Eugene Franklin "Bubbles" Hargrave (July 15, 1892 – February 23, 1969) was an American catcher in Major League Baseball who played for the Chicago Cubs, Cincinnati Reds, and New York Yankees. He won the National League batting title in 1926 while playing for Cincinnati. He was nicknamed "Bubbles" because he stuttered when saying "B" sounds. Bubbles' younger brother, Pinky Hargrave, was also a major league catcher.

Biography
Hargrave was born in New Haven, Indiana. He started his professional baseball career in 1911 in the Central League and made his major league debut in 1913 with the Chicago Cubs. He was their backup catcher until 1915. From 1916 to 1920, he played mostly in the American Association. In 1920, he had a big season with the St. Paul Saints, batting .335 with 22 home runs and finishing second in the league batting race. St. Paul won the pennant.

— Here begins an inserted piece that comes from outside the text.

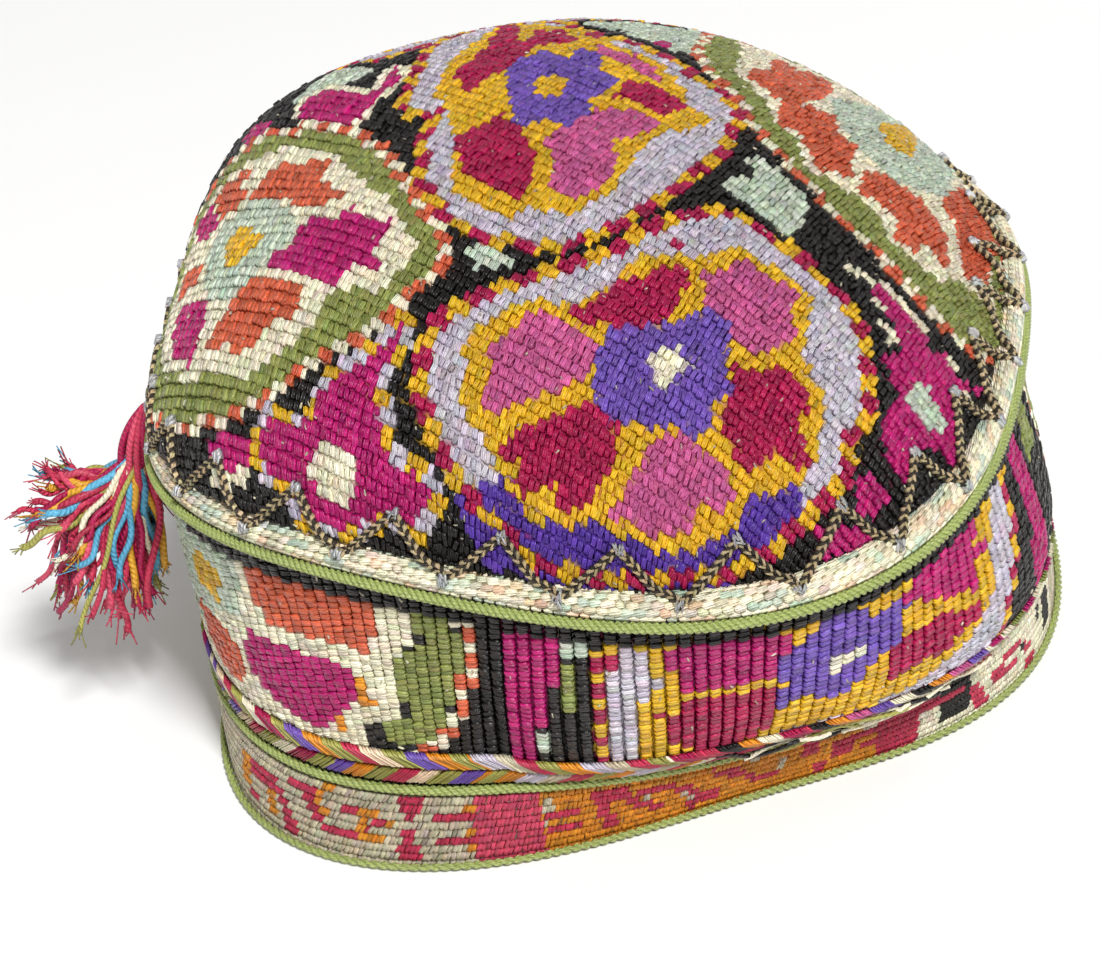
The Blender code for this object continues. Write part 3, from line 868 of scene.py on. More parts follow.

Hargrave was then acquired by the Cincinnati Reds. He was their starting catcher for most of the 1920s and consistently put up good hitting numbers. In 1926, he won the National League batting title with a .353 average. The rules at the time required batting champions to play in at least 100 games, and Hargrave pinch hit several times to get to 105. He was the first catcher to lead the NL in batting average. In 1927, he led the league's catchers in fielding percentage.

Hargrave went back to St. Paul for the 1929 season. He managed the club to a second-place finish and also made the league All-Star team. He batted .369 in 104 games. The following year, Hargrave served as a backup catcher for the New York Yankees. He then went back to the minors for a few seasons before retiring in 1934.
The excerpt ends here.